-- Instruction --
Look below for the line containing "for y_span, z_span"; from there through the line containing "before = set(bpy.data.objects)", both lines included, please set down each line exactly and nothing else.

**** Dataset content

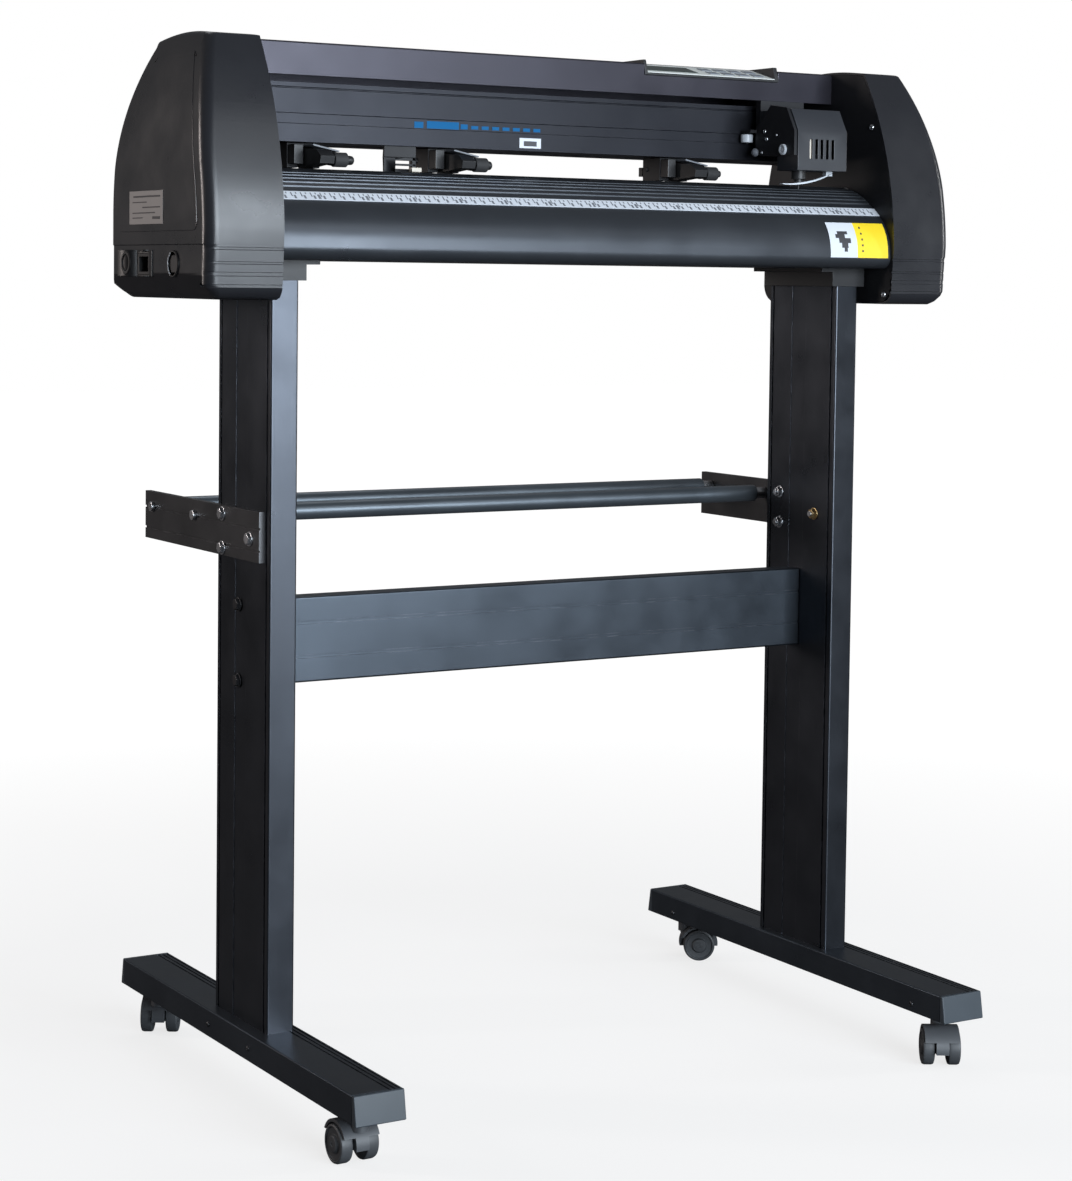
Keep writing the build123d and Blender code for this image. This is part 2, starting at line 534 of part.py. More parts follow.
for number, drum_x in enumerate(PINCH_XS, 1):
    arm_left = drum_x - 24
    arm_right = drum_x - 9
    with BuildPart() as pinch_mount:
        block((arm_left - 12, arm_left - 0.5), PINCH_CHEEK_Y, (PINCH_MOUNT_LOW, BEAM_LOW - 0.4))
        block((arm_right + 0.5, arm_right + 8), PINCH_CHEEK_Y, (PINCH_MOUNT_LOW, BEAM_LOW - 0.4))
        block((arm_left - 12, arm_right + 8), PINCH_CHEEK_Y, (BEAM_LOW - 3, BEAM_LOW - 0.4))
        block((arm_left - 12, arm_right + 8), (KEYWAY_Y - 3.6, KEYWAY_Y + 3.6), (BEAM_LOW - 1, BEAM_LOW + 6))
        rod((arm_left - 14, PIVOT_Y, PIVOT_Z), (1, 0, 0), 2.5, arm_right + 10 - arm_left + 14)
    save(pinch_mount, f"pinch_mount_{number}")
    with BuildPart() as pinch_arm:
        web = [(-29, 895), (-31, 902), (-22, 908), (8, 910), (46, 909), (52, 906)]
        web += [(53, 905), (53, 897), (47, 893.5), (4, 892.6), (-8, 893.6)]
        prism_x(web, (arm_left, arm_right))
        rod((arm_right - 1, GRIT_Y, PINCH_Z), (1, 0, 0), 2.2, PINCH_WIDTH + 7)
        rod((drum_x + PINCH_WIDTH / 2 + 0.4, GRIT_Y, PINCH_Z), (1, 0, 0), 3.4, 4.2)
        rod((arm_left - 1, PIVOT_Y, PIVOT_Z), (1, 0, 0), 2.56, 30, Mode.SUBTRACT)
        block((arm_left - 12, arm_right + 8), (51.5, 58), (897, 906.5))
    save(pinch_arm, f"pinch_arm_{number}")
    with BuildPart() as pinch_roller:
        rod((drum_x - PINCH_WIDTH / 2, GRIT_Y, PINCH_Z), (1, 0, 0), PINCH_RADIUS, PINCH_WIDTH)
        fillet(pinch_roller.edges().filter_by(GeomType.CIRCLE), 0.8)
        rod((drum_x - PINCH_WIDTH, GRIT_Y, PINCH_Z), (1, 0, 0), 2.26, 2 * PINCH_WIDTH, Mode.SUBTRACT)
    save(pinch_roller, f"pinch_roller_{number}")

# ------------------------------------------------------------------------------- carriage drive
with BuildPart() as carriage_belt:
    for grow, mode in ((BELT_GAP + BELT_THICKNESS, Mode.ADD), (BELT_GAP, Mode.SUBTRACT)):
        radius = PULLEY_RADIUS + grow
        loop = belt_face(Plane.XY.offset(BELT_Z[0]), (IDLER_X, PULLEY_Y), radius, (DRIVE_X, PULLEY_Y), radius)
        extrude(loop, amount=BELT_Z[1] - BELT_Z[0], mode=mode)
save(carriage_belt, "carriage_belt")

with BuildPart() as drive_pulley:
    rod((DRIVE_X, PULLEY_Y, BELT_Z[0] - 1.2), (0, 0, 1), PULLEY_RADIUS, BELT_Z[1] - BELT_Z[0] + 2.4)
    for flange_z in (BELT_Z[0] - 1.2, BELT_Z[1] + 0.4):
        rod((DRIVE_X, PULLEY_Y, flange_z), (0, 0, 1), PULLEY_RADIUS + 3, 0.8)
    rod((DRIVE_X, PULLEY_Y, 970), (0, 0, 1), 2.5, 27)
save(drive_pulley, "drive_pulley")

with BuildPart() as idler_pulley:
    rod((IDLER_X, PULLEY_Y, BELT_Z[0] - 1.2), (0, 0, 1), PULLEY_RADIUS, BELT_Z[1] - BELT_Z[0] + 2.4)
    for flange_z in (BELT_Z[0] - 1.2, BELT_Z[1] + 0.4):
        rod((IDLER_X, PULLEY_Y, flange_z), (0, 0, 1), PULLEY_RADIUS + 3, 0.8)
    rod((IDLER_X, PULLEY_Y, BELT_Z[0] - 2), (0, 0, 1), 3.06, 12, Mode.SUBTRACT)
save(idler_pulley, "idler_pulley")

with BuildPart() as carriage_motor:
    block((DRIVE_X - 21, DRIVE_X + 21), (PULLEY_Y - 21, PULLEY_Y + 21), (934, 976))
    chamfer(carriage_motor.edges().filter_by(Axis.Z), 3.5)
    rod((DRIVE_X, PULLEY_Y, 976), (0, 0, 1), 11, 2)
    rod((DRIVE_X, PULLEY_Y, 965), (0, 0, 1), 2.58, 14, Mode.SUBTRACT)
    block((INNER_X + PLATE, DRIVE_X - 21), (PULLEY_Y - 21, PULLEY_Y + 21), (966, 976))
save(carriage_motor, "carriage_motor")

# ------------------------------------------------------------------------------------ carriage
with BuildPart() as carriage_block:
    cheek = ((-12, 921), (-12, 948), (-38, 972), (-66, 968), (-80, 944), (-80, 919), (-46, 919))
    prism_x(cheek, (CARRIAGE_LEFT - 3.5, CARRIAGE_LEFT))
    block((CARRIAGE_LEFT + 1, CARRIAGE_RIGHT - 6), (-14, -6), (921, 978))
    block((CARRIAGE_LEFT + 14, CARRIAGE_RIGHT - 8), (-8, 14), (974.6, 978))
    block((CARRIAGE_LEFT + 18, CARRIAGE_RIGHT - 10), (9.5, 60), (BEAM_HIGH + 0.5, 986))
    for y_span in ((15.8, 18.6), (21.6, 24.4)):
        block((CARRIAGE_LEFT + 26, CARRIAGE_LEFT + 44), y_span, (984, 995))
    block((HOLDER_X - 5, HOLDER_X + 5), (-19, -12), (925, 962))
    rod((HOLDER_X + 24, -34, 926), (0, 0, 1), 10, 30)
    block((HOLDER_X + 18, HOLDER_X + 30), (-26, -10), (930, 952))
    block((GUIDE_X - 5, CARRIAGE_LEFT + 3), (-13.9, 2), (943.9, 947))
    rod((GUIDE_X, GUIDE_Y, 933), (0, 0, 1), 1.8, 12)
save(carriage_block, "carriage_block")

with BuildPart() as guide_roller:
    rod((GUIDE_X, GUIDE_Y, 934.2), (0, 0, 1), GUIDE_RADIUS, 8.6)
    rod((GUIDE_X, GUIDE_Y, 930), (0, 0, 1), 1.86, 18, Mode.SUBTRACT)
save(guide_roller, "guide_roller")

with BuildPart() as carriage_cover:
    outer = ((CARRIAGE_FRONT, 903.5), (CARRIAGE_FRONT, 944), (-69, 967), (-14, 967), (-14, 920), (-46, 920), (-46, 903.5))
    prism_x(outer, (CARRIAGE_LEFT, CARRIAGE_RIGHT))
    inner = ((-80, 905.5), (-80, 943.4), (-67.9, 965), (-10, 965), (-10, 922), (-48, 922), (-48, 905.5))
    prism_x(inner, (CARRIAGE_LEFT + 2, CARRIAGE_RIGHT - 2), Mode.SUBTRACT)
    rod((HOLDER_X, HOLDER_Y, 900), (0, 0, 1), 9.5, 10, Mode.SUBTRACT)
    for slot_x in (260, 267, 274, 281, 288):
        block((slot_x - 1.6, slot_x + 1.6), (CARRIAGE_FRONT - 1, CARRIAGE_FRONT + 3), (915.5, 935.5), Mode.SUBTRACT)
save(carriage_cover, "carriage_cover")

with BuildPart() as tool_slide:
    block((HOLDER_X - 10, HOLDER_X + 10), (-50, -14.6), (931, 955))
    block((HOLDER_X - 5.4, HOLDER_X + 5.4), (-19.4, -13.6), (931, 955), Mode.SUBTRACT)
    rod((HOLDER_X, HOLDER_Y, 931), (0, 0, 1), 13, 10)
    rod((HOLDER_X, HOLDER_Y, 926), (0, 0, 1), 7.54, 30, Mode.SUBTRACT)
    rod((HOLDER_X, HOLDER_Y, 941), (0, 0, 1), 9.2, 15, Mode.SUBTRACT)
save(tool_slide, "tool_slide")

with BuildPart() as blade_holder:
    rod((HOLDER_X, HOLDER_Y, 895), (0, 0, 1), 7.5, 58)
    rod((HOLDER_X, HOLDER_Y, 889), (0, 0, 1), 4.5, 7)
    rod((HOLDER_X, HOLDER_Y, 884.5), (0, 0, 1), 0.9, 5)
    rod((HOLDER_X, HOLDER_Y, 941), (0, 0, 1), 9, 3)
save(blade_holder, "blade_holder")

# ------------------------------------------------------------------------------ electrical parts
with BuildPart() as power_inlet:
    block((-OUTER_X, -405), (INLET_Y - 14, INLET_Y + 14), (787.5, 807.5))
    block((-OUTER_X, -410), (INLET_Y - 11, INLET_Y + 11), (790.5, 804.5), Mode.SUBTRACT)
    for pin_y, pin_z in ((INLET_Y - 7, 796), (INLET_Y, 799.5), (INLET_Y + 7, 796)):
        block((-420, -409), (pin_y - 1, pin_y + 1), (pin_z - 2, pin_z + 2))
save(power_inlet, "power_inlet")

with BuildPart() as fuse_holder:
    rod((-OUTER_X, FUSE_Y, 799), (1, 0, 0), 9, 22)
    rod((-OUTER_X, FUSE_Y, 799), (1, 0, 0), 6, 3, Mode.SUBTRACT)
    rod((-OUTER_X + 0.6, FUSE_Y, 799), (1, 0, 0), 4.8, 4)
save(fuse_holder, "fuse_holder")

with BuildPart() as power_rocker:
    block((-426.6, -417), (ROCKER_Y - 7, ROCKER_Y + 7), (ROCKER_Z - 6, ROCKER_Z + 6))
    chamfer(power_rocker.edges().filter_by(Axis.Z), 1.5)
    rod((ROCKER_X, ROCKER_Y, ROCKER_Z - 15), (0, 0, 1), ROCKER_PIN, 30)
save(power_rocker, "power_rocker")

with BuildPart() as power_supply:
    block((-399, -INNER_X - PLATE), (-85, 85), (774, 815))
    for slot_y in range(-70, 71, 10):
        block((-380, -365), (slot_y - 2, slot_y + 2), (813, 816), Mode.SUBTRACT)
save(power_supply, "power_supply")

with BuildPart() as main_board:
    board_x = INNER_X + PLATE + BOARD_STANDOFF
    block((board_x, board_x + 1.6), (-78, 82), (782, 900))
    for y in (-70, 74):
        for z in (790, 892):
            rod((board_x, y, z), (-1, 0, 0), 3, BOARD_STANDOFF)
    for y_span, z_span in (((-60, -20), (860, 885)), ((-10, 30), (800, 830)), ((40, 70), (840, 880)), ((-60, -40), (790, 820))):
        block((board_x + 1.6, board_x + 12), y_span, z_span)
save(main_board, "main_board")
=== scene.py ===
import json
from math import atan2, cos, pi, radians, sin, sqrt

import bmesh
import bpy
from mathutils import Matrix, Vector

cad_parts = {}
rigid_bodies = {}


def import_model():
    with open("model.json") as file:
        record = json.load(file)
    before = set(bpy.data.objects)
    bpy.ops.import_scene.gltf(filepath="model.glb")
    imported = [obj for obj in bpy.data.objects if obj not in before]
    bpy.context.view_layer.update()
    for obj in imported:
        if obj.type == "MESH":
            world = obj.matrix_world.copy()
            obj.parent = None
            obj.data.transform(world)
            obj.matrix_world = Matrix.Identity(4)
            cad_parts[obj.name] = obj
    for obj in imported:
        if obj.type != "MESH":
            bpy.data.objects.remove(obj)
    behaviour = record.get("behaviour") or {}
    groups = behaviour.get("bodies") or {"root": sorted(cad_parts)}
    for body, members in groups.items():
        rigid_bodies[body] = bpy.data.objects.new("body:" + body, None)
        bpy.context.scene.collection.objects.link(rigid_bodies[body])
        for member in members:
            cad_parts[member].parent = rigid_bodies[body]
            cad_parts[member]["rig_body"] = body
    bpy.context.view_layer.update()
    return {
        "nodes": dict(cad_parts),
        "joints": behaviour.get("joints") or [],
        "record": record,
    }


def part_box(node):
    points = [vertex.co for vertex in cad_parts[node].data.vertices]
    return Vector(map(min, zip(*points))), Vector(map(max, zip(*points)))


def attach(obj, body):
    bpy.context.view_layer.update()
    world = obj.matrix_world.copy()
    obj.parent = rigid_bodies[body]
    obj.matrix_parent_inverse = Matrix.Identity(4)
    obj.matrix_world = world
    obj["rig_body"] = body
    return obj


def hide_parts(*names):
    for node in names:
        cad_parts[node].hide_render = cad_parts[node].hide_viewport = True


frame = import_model()
MM = 0.001

# The parts' main measures, in millimetres, read from the frame
LEG_LOW, LEG_HIGH = (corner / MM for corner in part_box("right_leg"))
COVER_LOW, COVER_HIGH = (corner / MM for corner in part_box("right_end_cover"))
INNER_X = COVER_LOW.x
OUTER_X = COVER_HIGH.x
HEAD_BOTTOM = COVER_LOW.z
HEAD_TOP = COVER_HIGH.z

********

-- Task solution --
    for y_span, z_span in (((-60, -20), (860, 885)), ((-10, 30), (800, 830)), ((40, 70), (840, 880)), ((-60, -40), (790, 820))):
        block((board_x + 1.6, board_x + 12), y_span, z_span)
save(main_board, "main_board")
=== scene.py ===
import json
from math import atan2, cos, pi, radians, sin, sqrt

import bmesh
import bpy
from mathutils import Matrix, Vector

cad_parts = {}
rigid_bodies = {}


def import_model():
    with open("model.json") as file:
        record = json.load(file)
    before = set(bpy.data.objects)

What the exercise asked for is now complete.